## [Work required]
Quote exactly, and only, the lines from the one with "Write the build123d" down to the one with "# the middle", both included.

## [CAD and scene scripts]
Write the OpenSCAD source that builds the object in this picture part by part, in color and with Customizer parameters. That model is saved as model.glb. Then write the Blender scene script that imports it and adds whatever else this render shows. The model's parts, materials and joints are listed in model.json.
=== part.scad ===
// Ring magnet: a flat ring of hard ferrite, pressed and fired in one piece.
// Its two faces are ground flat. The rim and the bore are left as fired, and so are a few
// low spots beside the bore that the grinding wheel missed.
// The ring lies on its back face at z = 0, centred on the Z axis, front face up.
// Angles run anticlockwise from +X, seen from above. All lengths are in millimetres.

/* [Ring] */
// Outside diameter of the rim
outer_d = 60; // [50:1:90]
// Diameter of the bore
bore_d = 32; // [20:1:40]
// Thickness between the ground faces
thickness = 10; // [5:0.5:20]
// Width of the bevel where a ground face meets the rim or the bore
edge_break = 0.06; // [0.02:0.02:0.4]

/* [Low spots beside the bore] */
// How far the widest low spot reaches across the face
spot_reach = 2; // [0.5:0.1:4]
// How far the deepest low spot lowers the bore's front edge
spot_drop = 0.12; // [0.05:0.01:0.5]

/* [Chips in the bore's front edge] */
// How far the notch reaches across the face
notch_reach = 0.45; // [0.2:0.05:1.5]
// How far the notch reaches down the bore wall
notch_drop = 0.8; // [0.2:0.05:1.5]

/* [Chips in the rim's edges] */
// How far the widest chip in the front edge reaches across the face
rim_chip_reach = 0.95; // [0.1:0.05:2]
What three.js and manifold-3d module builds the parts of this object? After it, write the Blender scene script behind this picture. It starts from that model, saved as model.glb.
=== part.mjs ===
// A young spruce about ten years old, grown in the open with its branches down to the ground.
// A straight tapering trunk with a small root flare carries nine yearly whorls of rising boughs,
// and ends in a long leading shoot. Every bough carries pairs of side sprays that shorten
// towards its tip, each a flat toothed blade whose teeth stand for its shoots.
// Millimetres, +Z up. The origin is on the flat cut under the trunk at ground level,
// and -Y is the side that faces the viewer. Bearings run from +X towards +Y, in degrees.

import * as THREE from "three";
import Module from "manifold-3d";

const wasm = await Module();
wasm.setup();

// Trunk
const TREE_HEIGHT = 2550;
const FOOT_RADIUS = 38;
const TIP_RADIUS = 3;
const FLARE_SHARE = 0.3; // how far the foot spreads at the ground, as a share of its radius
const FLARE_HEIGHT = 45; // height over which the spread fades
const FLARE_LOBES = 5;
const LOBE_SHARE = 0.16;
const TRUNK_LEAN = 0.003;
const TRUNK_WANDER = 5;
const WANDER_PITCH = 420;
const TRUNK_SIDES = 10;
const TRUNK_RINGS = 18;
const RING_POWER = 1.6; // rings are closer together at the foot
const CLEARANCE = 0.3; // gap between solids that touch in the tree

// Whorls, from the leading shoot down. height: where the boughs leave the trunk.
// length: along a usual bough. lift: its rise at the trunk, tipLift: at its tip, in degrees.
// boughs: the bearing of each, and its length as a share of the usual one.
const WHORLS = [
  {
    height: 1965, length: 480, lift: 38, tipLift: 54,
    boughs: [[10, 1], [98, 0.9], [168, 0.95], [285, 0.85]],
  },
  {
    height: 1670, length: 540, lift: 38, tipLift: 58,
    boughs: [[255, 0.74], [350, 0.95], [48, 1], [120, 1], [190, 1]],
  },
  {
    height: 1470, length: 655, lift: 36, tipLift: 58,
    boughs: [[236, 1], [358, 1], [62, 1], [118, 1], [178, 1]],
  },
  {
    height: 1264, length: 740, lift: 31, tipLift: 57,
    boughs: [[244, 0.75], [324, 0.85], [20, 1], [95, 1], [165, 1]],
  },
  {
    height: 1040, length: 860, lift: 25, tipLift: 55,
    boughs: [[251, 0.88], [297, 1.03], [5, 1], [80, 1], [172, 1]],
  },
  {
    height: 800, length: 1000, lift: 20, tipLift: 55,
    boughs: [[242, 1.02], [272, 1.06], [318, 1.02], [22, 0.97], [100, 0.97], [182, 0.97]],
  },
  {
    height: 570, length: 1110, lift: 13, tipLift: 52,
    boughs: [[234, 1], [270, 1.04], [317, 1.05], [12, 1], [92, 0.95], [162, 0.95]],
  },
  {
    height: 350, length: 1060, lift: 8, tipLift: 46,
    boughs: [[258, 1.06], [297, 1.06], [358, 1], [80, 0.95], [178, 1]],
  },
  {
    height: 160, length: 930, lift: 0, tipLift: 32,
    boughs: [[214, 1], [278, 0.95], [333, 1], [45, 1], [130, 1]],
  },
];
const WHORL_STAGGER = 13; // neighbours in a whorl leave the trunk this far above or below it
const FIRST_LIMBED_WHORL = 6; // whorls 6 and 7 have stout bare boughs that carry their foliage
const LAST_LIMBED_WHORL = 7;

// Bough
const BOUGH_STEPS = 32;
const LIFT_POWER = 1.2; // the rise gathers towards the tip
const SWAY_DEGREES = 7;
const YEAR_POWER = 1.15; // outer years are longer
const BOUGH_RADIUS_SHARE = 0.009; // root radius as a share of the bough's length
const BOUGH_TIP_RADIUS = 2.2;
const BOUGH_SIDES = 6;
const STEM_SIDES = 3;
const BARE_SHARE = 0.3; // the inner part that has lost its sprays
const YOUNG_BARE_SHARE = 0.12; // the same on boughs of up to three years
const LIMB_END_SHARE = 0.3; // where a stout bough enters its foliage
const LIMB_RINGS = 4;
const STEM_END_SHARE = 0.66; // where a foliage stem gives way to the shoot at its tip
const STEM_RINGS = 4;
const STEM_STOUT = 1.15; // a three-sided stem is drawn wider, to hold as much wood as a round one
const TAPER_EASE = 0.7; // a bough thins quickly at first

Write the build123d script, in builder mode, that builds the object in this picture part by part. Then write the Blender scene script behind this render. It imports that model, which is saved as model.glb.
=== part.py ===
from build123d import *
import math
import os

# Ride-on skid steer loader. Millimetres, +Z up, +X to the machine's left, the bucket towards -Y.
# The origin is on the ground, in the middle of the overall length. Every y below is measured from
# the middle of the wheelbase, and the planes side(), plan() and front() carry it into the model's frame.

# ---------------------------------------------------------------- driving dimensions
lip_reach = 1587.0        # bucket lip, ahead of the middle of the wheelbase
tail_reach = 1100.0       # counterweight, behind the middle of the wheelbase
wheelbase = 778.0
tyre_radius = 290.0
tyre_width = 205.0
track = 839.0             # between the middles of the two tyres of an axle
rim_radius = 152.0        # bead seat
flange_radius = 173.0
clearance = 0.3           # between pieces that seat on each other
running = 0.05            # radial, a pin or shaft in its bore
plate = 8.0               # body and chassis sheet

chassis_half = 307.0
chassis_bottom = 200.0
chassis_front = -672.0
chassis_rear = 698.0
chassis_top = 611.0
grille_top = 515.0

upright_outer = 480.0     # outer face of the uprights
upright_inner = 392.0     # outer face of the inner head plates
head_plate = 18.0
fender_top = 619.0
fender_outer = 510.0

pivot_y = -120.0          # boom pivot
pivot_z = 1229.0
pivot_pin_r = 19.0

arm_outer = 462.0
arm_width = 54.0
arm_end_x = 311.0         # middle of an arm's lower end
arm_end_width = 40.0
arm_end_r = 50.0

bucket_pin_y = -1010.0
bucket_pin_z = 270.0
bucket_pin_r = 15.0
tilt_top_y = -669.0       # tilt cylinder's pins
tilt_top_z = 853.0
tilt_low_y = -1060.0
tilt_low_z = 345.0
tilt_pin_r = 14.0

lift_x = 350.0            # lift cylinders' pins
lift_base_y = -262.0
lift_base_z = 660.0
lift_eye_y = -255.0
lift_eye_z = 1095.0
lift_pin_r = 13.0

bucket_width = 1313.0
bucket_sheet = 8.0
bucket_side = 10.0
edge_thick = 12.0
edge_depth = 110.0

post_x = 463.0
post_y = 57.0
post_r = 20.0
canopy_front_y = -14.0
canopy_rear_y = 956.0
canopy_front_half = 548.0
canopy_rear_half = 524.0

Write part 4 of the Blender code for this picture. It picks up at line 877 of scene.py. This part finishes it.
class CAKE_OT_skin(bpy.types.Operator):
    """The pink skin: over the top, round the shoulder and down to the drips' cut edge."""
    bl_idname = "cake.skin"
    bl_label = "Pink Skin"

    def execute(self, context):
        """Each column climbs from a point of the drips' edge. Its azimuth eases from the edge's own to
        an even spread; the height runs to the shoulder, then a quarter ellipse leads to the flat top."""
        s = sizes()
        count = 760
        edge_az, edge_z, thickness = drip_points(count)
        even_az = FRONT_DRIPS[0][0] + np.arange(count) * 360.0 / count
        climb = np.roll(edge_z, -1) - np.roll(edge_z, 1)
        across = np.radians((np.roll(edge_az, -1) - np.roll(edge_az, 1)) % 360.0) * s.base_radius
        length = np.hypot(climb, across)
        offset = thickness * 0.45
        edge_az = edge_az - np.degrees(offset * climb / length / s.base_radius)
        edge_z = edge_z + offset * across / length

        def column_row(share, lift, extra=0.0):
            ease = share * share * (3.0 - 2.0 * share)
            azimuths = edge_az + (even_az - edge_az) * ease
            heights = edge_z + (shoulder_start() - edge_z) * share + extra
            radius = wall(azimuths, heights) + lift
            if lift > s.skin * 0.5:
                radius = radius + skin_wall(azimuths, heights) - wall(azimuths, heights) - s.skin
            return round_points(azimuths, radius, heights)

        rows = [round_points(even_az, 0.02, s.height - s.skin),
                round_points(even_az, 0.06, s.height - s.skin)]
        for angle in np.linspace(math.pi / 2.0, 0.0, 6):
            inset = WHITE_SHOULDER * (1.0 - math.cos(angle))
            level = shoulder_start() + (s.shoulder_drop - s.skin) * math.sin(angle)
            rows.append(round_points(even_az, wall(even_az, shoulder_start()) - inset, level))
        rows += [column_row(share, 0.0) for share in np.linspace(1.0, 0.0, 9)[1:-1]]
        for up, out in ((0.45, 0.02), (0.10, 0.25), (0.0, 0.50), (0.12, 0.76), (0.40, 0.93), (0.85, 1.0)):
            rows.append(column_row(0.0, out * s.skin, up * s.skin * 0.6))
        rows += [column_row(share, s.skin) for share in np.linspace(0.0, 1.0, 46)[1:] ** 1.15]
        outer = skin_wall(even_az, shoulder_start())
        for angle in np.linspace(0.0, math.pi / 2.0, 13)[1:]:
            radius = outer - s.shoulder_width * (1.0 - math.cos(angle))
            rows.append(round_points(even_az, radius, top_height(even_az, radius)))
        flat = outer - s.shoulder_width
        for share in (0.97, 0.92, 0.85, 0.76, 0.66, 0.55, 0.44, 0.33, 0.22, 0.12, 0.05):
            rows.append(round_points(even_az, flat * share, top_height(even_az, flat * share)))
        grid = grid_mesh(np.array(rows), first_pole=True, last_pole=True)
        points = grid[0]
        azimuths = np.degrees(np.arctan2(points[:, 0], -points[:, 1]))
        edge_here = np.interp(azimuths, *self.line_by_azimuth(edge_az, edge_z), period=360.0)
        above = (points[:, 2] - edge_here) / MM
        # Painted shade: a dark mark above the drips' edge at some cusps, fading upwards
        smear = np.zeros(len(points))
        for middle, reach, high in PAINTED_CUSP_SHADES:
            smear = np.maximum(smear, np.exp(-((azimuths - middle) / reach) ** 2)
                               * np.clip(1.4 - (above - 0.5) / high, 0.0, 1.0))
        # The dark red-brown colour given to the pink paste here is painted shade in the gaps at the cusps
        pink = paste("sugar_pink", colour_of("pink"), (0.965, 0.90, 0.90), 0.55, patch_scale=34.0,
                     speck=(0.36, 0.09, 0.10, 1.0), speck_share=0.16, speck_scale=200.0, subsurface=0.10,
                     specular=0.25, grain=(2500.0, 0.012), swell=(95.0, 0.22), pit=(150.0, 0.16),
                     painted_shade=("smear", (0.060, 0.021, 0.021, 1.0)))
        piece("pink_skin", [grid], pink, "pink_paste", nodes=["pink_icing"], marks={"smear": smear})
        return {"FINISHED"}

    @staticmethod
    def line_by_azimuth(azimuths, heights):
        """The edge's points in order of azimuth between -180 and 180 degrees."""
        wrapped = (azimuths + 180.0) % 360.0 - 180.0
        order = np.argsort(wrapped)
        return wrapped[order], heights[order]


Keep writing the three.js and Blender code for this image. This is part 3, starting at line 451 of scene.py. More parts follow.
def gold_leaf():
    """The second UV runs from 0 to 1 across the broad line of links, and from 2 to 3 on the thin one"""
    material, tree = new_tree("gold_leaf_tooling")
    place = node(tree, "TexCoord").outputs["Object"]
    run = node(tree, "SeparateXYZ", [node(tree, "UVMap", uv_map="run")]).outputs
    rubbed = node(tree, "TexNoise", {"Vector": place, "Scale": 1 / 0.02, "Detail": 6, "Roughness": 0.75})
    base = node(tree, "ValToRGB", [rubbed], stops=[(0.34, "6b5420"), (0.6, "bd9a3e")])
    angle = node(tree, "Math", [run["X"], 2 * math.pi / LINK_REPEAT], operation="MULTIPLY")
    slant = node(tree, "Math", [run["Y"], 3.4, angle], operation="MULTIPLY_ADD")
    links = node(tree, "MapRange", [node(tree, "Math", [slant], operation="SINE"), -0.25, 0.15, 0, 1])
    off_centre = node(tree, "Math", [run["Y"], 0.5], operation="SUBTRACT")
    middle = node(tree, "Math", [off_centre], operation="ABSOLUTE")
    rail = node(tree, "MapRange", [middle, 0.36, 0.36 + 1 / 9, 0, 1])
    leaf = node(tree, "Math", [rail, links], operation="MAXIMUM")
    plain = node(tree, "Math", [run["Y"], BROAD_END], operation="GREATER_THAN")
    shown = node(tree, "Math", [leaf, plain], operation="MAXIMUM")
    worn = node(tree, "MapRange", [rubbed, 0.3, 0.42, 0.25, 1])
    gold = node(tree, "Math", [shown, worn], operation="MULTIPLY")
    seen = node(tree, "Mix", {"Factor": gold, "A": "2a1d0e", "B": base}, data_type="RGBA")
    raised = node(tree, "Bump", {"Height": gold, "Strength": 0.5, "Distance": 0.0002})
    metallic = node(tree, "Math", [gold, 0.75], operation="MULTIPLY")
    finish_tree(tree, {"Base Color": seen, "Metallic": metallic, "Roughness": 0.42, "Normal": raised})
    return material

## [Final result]
Write the build123d script, in builder mode, that builds the object in this picture part by part. Then write the Blender scene script behind this render. It imports that model, which is saved as model.glb.
=== part.py ===
from build123d import *
import math
import os

# Ride-on skid steer loader. Millimetres, +Z up, +X to the machine's left, the bucket towards -Y.
# The origin is on the ground, in the middle of the overall length. Every y below is measured from
# the middle of the wheelbase, and the planes side(), plan() and front() carry it into the model's frame.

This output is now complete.